Trauma Linked to Significant, Persistent Psychosis Risk

Individuals diagnosed with traumatic stress disorder have a significant and persistent risk of subsequently developing schizophrenia or bipolar disorder, a large-scale registry study indicates.

Niels Okkels, MD, Department of Affective Disorders, Aarhus University Hospital Risskov, in Denmark, found that there was an eightfold increased risk of developing schizophrenia and a fourfold increased risk for bipolar disorder 5 years after experiencing trauma.

His results also showed that immediately following exposure to trauma, the risk for a psychotic diagnosis was as much as 20-fold higher.

More info here:

http://www.medscape.com/viewarticle/861278

5 Likes

When I was hospitalized this psychiatrist conducting a study interviewed me and concluded that the stress triggers for my psychosis were trauma and the innability to deal with the harshness of society.

Can you share the nature of your trauma? What happened?

I was physically and sexually abused by my exboyfriend three years prior to the onset of my psychotic break.

Wow - that sounds very stressful. Sorry to hear it happened.

2 Likes

I’m dealing with it in therapy. Sucks that I can’t hold a relationship now, or even want one, trust issues. But aside from that, I’m stronger now and wouldn’t put myself in that position ever again.

Thank you for your words.

4 Likes

I had trauma just holding down a job in architecture with horrendous debt on my shoulders, life was very hard for me before I got ill. I really had to struggle in college putting myself through college. there is nobody else in my family with schizophrenia and I think I fit into this category. thanks szadmin.

1 Like

Well a lot of schizophrenics dont have a trauma they have a very long traumatic list. I’m yet to meet a schizophrenic person who had it easy to start with.

1 Like

Trauma causes almost all types of schizophrenia. It’s not genetic there’s no predisposing factor other than nerve stress and damage to molecules and cell communication, so anti psychotics don’t necessarily limit this effect and can also predispose us to more toxicity and stress without the right treatments you won’t recover.
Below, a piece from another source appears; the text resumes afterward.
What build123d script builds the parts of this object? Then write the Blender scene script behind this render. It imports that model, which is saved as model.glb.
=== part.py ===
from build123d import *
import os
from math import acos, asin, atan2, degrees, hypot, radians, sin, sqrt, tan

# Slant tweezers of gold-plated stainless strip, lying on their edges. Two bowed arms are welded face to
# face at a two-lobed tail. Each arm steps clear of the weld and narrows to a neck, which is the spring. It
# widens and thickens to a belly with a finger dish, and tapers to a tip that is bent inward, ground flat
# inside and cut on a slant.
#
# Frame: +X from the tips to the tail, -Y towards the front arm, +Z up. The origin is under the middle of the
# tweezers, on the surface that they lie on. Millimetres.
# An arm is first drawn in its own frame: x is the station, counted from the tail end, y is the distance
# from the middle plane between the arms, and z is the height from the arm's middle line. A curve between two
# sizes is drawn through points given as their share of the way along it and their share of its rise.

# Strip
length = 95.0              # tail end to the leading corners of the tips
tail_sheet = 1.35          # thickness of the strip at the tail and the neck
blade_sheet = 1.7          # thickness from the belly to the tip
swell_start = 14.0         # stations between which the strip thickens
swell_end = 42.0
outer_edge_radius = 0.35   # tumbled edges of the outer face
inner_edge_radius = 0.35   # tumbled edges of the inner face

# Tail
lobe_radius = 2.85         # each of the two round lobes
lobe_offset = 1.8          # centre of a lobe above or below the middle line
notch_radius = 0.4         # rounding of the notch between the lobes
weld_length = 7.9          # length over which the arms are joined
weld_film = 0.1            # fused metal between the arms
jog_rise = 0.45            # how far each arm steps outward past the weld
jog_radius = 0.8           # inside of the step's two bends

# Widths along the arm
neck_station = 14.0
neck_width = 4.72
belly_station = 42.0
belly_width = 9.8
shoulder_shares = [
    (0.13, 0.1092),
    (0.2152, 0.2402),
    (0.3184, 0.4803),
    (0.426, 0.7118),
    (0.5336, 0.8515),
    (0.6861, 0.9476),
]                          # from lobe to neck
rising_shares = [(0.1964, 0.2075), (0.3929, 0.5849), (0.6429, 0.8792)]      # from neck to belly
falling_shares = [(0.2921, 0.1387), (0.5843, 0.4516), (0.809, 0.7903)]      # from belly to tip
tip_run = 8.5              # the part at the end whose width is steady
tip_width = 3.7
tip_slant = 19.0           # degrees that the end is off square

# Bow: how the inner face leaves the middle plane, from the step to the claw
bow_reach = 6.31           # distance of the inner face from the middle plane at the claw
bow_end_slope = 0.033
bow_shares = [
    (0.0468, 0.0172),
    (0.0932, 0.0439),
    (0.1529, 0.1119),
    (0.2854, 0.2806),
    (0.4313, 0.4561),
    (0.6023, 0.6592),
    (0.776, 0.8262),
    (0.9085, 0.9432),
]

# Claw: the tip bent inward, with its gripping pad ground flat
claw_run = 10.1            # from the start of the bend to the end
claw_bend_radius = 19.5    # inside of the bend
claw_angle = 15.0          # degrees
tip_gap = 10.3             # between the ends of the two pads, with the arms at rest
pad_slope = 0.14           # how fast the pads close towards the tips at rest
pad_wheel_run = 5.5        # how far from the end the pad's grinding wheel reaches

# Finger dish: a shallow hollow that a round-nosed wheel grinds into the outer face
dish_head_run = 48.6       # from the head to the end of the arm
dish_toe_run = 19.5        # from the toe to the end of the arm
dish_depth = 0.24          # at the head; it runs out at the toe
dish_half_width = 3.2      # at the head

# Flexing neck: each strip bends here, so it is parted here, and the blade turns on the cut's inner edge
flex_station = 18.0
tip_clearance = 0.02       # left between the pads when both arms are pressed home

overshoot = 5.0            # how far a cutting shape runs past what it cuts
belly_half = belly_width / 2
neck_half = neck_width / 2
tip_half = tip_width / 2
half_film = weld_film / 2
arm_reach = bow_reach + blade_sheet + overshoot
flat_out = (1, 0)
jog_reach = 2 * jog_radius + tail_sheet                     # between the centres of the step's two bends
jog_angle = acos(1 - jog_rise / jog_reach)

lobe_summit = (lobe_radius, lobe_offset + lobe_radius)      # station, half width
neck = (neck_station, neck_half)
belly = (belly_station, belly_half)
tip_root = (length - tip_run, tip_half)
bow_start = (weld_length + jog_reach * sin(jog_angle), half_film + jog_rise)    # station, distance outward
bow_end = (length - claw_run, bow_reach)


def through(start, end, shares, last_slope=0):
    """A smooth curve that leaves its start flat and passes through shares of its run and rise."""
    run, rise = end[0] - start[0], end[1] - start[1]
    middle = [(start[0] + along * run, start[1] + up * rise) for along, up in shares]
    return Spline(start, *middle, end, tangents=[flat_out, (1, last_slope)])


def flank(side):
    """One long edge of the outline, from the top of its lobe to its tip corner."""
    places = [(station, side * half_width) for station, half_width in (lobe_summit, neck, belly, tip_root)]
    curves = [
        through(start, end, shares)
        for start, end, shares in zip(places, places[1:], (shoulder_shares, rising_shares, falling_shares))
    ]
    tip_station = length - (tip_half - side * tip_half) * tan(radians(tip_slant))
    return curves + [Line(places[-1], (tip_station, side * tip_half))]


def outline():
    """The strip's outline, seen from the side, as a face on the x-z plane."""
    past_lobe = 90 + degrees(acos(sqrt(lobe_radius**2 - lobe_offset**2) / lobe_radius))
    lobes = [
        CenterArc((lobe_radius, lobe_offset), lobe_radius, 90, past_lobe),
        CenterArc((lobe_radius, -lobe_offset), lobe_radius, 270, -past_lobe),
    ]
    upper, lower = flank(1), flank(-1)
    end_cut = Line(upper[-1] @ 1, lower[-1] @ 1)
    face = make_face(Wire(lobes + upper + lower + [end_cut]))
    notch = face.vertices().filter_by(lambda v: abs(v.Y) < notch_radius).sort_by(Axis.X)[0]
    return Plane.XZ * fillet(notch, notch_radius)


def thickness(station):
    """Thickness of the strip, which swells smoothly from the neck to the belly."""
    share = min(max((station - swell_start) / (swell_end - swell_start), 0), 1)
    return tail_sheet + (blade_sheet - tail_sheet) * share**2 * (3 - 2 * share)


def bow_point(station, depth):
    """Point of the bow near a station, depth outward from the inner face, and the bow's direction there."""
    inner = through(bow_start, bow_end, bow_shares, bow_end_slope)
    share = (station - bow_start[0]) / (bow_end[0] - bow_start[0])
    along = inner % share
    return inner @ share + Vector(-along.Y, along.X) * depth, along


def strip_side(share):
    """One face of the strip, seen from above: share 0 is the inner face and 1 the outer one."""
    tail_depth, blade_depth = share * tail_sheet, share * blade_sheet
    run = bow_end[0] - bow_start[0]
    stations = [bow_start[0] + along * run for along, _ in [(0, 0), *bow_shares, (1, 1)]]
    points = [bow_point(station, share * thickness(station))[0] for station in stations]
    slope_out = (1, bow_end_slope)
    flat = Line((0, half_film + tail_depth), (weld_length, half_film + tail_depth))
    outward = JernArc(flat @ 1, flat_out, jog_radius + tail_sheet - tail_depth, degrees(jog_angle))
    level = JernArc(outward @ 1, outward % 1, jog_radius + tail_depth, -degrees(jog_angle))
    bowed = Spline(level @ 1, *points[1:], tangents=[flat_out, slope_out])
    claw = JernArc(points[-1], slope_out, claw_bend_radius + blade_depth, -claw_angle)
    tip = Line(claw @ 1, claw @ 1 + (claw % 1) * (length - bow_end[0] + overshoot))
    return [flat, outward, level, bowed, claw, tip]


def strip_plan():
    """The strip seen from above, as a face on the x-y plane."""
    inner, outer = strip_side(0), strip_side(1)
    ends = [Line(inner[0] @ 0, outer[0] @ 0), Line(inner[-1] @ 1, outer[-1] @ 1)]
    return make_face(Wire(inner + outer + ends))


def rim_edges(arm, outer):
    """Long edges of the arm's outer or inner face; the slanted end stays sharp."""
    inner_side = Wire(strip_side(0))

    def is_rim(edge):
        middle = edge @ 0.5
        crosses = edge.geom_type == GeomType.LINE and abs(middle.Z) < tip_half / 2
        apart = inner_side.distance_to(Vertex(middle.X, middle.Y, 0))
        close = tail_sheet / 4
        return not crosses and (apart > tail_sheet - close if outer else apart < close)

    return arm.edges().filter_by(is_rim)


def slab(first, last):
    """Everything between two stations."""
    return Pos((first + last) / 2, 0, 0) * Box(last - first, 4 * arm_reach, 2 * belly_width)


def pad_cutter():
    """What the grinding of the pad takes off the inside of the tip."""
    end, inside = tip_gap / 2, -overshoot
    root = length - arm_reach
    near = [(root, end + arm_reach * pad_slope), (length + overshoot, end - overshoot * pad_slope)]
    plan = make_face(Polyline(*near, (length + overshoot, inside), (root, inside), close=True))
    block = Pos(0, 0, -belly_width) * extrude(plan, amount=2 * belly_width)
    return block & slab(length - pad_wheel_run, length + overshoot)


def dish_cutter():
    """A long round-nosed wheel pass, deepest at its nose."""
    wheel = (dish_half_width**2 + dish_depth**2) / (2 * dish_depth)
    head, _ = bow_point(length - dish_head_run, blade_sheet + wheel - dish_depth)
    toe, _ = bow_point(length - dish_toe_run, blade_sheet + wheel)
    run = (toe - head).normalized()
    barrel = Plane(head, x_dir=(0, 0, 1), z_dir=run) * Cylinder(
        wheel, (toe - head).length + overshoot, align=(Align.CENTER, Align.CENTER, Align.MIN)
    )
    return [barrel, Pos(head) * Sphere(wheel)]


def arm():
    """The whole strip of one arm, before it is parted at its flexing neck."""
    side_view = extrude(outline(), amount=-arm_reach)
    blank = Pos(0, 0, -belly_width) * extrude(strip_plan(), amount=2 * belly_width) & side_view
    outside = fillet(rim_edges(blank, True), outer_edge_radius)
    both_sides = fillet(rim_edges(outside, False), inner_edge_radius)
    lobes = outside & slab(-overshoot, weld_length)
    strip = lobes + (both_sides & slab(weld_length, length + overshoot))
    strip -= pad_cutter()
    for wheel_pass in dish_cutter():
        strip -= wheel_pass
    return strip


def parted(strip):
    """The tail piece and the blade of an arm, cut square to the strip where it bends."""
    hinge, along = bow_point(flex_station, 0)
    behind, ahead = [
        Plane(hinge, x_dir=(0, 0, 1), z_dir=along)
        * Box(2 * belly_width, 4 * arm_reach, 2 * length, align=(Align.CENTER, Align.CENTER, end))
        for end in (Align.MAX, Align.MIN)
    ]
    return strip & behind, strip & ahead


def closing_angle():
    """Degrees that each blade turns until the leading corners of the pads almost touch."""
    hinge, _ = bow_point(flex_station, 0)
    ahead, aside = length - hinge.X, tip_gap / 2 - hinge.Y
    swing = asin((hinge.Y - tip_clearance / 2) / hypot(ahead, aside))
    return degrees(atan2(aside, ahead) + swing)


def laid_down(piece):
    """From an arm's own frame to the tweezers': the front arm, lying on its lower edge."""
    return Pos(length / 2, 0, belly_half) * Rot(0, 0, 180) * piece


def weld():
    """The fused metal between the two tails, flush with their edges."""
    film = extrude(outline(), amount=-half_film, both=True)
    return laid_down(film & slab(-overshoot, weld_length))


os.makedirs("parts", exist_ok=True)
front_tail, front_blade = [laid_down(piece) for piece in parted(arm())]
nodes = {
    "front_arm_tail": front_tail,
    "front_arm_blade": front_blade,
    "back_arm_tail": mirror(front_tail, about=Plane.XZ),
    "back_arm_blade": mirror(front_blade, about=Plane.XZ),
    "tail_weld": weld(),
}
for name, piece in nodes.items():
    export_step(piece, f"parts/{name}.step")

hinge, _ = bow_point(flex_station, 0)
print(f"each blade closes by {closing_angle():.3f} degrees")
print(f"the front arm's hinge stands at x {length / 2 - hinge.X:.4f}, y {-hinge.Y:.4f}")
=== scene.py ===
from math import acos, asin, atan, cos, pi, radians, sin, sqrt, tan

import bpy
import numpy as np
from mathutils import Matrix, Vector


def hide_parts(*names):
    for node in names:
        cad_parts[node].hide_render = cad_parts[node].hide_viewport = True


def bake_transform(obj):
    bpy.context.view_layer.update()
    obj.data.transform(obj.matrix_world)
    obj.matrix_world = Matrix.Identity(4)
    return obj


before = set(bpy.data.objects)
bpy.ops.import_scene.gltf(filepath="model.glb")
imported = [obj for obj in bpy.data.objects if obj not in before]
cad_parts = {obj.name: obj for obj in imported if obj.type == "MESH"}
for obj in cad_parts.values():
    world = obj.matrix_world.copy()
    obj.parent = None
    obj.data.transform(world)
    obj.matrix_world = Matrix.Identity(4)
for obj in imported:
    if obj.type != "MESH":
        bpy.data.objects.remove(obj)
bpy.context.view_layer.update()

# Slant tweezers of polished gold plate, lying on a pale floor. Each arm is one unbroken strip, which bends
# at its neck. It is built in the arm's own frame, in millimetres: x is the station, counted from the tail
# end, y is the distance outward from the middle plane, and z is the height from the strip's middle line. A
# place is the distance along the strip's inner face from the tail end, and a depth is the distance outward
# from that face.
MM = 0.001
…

Actually - the schizophrenia experts I talk to say that its both - some people have a genetic or biological predisposition towards mental illness (possibly due to pregnancy issues, genetic susceptibility, etc.) and then other environmental factors - including stress or trauma, brain injury, marijuana / drug use, etc. - tip the person into the mental illness.

The medications help reduce the risk of relapse and help keep the person in a productive direction in life - from what many studies show.

3 Likes

I was told by psych doctors, and I read that you went from a genetic predisposition with no sz symptoms to stress, trauma, etc causing you to snap and bringing on sz. However, it has been consistently talked about on this forum and I have personally seen a prodromal phase where non-psychotic symptoms start slowly coming on (causing additional issues with stress, etc.) and then with extreme stress, trauma, etc., you have the first psychosis. I think a lot of times the genetic predisposition starts rearing it’s head and signs of the beginnings of mental illness show up before the psychotic phase when it’s formally diagnosed. Meds just cover the symptoms at best if you’re lucky.

I guess the perfect storm for developing psychosis would be a high genetic predisposition coupled with(for the individual) a high level of stress.
In my case a rather low genetic predisposition and moderately high stress(bullied for being physically and socially awkward, dysfunctional family) lead to a mild psychotic reaction/psychotic thinking.

2 Likes

Is it possible that the stress is related to radioactive and free radical damage? One guy who studied schizophrenia thought you could cure it through vitamins, like Niacin and B12. If it’s a neuro-degenerative disease than it’s organic and might be factored into recovery ideas. But you can’t deny that schizophrenia exists, and that it manifests. Knowing a solid cause might help people though. Like, I think it’s probably mostly genetic predisposition and then white matter loss, also related to loss of muscle and nerve tissue.